## Provided material
○ ○ ○
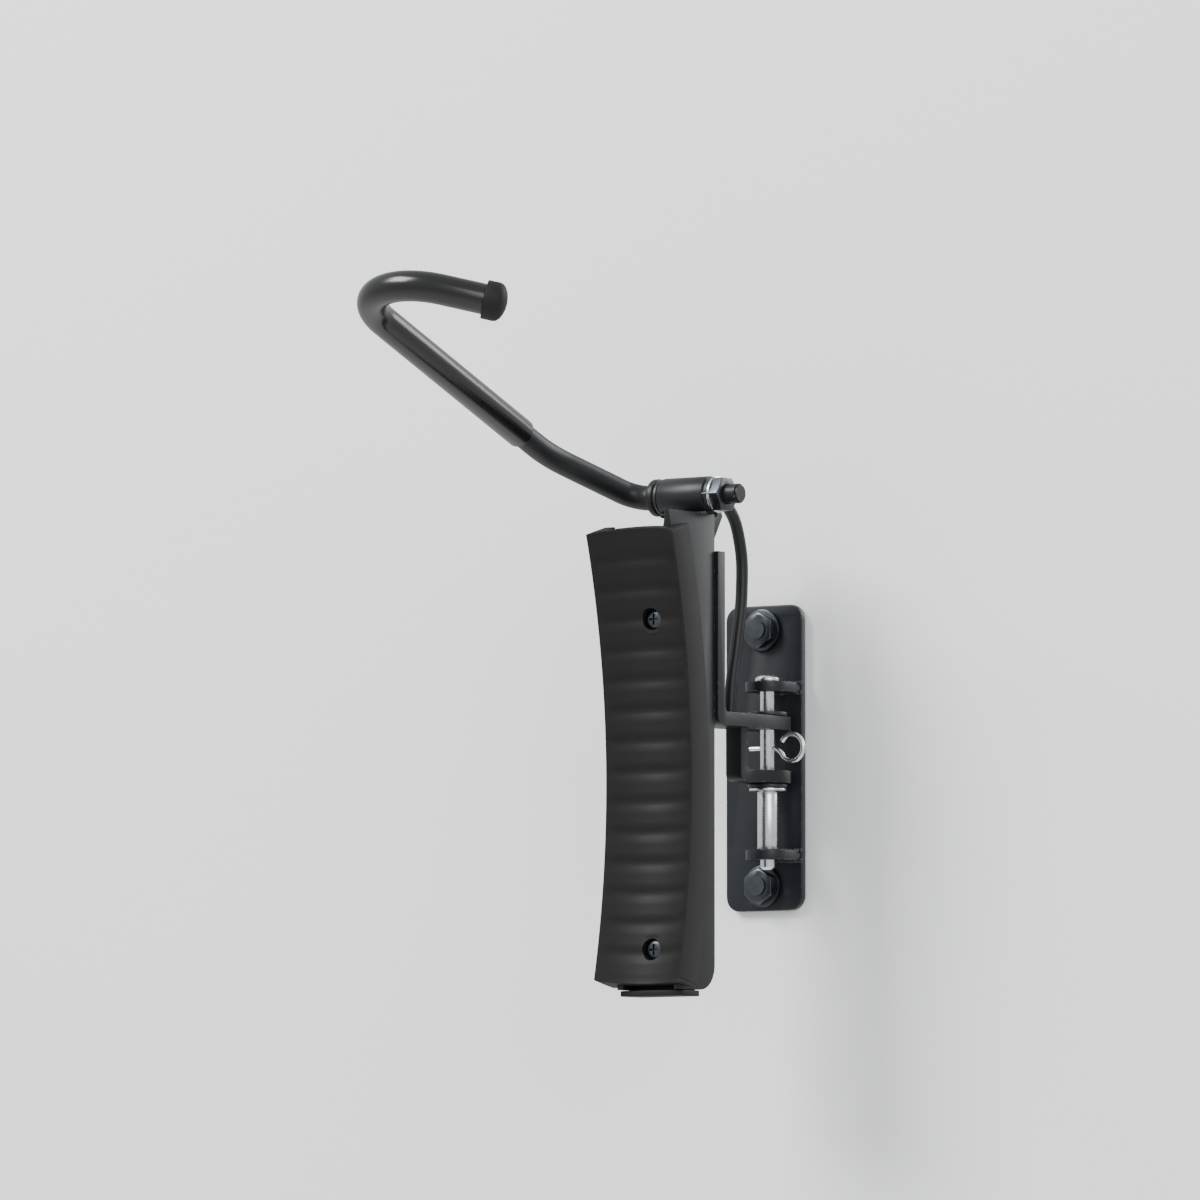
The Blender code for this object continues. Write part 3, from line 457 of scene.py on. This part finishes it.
screwValues = {"washerEdge": 0.35 * mm, "washerBore": 4.4 * mm, "seatGap": 0.3 * mm, "shank": 3.9 * mm,
               "shankSink": 2 * mm, "dish": 0.5 * mm}
for side in ("upper", "lower"):
    washerNode = f"screw_washer_{side}"
    middle = centreOf(washerNode)
    size = sizeOf(washerNode)
    bore, outer, half = screwValues["washerBore"], size.x / 2, size.y / 2
    profile = [(bore, half), (outer, half), (outer, -half), (bore, -half)]
    washer = addTurned(f"plain_washer_{side}", profile, True, screwValues["washerEdge"], middle, outOfWall)
    fit(washer, "wall_bracket", "black_zinc", blackZinc, washerNode)
    screwNode = f"wall_screw_{side}"
    low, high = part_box(screwNode)
    middle = centreOf(screwNode)
    headTop = low.y
    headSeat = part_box(washerNode)[0].y - screwValues["seatGap"]
    flats = high.z - low.z
    place = (middle.x, headSeat, middle.z)
    head = addHex(f"hex_screw_{side}", flats, headSeat - headTop, place, outOfWall)
    shankTop = headTop + screwValues["shankSink"]
    place = (middle.x, (high.y + shankTop) / 2, middle.z)
    shank = addDrill(screwValues["shank"], high.y - shankTop, place, outOfWall)
    carve(head, shank, "UNION")
    dish = addTurned("dish", [(2.0 * mm, -screwValues["dish"]), (4.4 * mm, 0.1 * mm)], False, 0,
                     (middle.x, headTop, middle.z), outOfWall)
    carve(head, dish)
    fit(head, "wall_bracket", "black_zinc", blackZinc, screwNode)
print("wall plate made")


# ---- hinge pin, spacer, washer, clip ----

pinLow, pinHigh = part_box("hinge_pin")
pinCentre = centreOf("hinge_pin")
pinAxis = Vector((pinCentre.x, pinCentre.y, 0))
pinValues = {"radius": 3 * mm, "headHeight": 2.5 * mm, "tip": 1.0 * mm, "clear": 3.3 * mm}
headRadius = (pinHigh.x - pinLow.x) / 2
pinR = pinValues["radius"]
neck = pinHigh.z - pinValues["headHeight"]
profile = [(headRadius * 0.55, pinHigh.z), (headRadius * 0.86, pinHigh.z - 0.5 * mm),
           (headRadius, pinHigh.z - 1.3 * mm), (headRadius, neck), (pinR, neck),
           (pinR, pinLow.z + pinValues["tip"]), (pinR - pinValues["tip"], pinLow.z)]
pin = addTurned("zinc_hinge_pin", profile, False, 0.15 * mm, pinAxis)
fit(pin, "wall_bracket", "bright_zinc", brightZinc, "hinge_pin")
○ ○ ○
## Task objective
Copy each line above that contains the word "washerNode".

## Output of the task
    washerNode = f"screw_washer_{side}"
    middle = centreOf(washerNode)
    size = sizeOf(washerNode)
    fit(washer, "wall_bracket", "black_zinc", blackZinc, washerNode)
    headSeat = part_box(washerNode)[0].y - screwValues["seatGap"]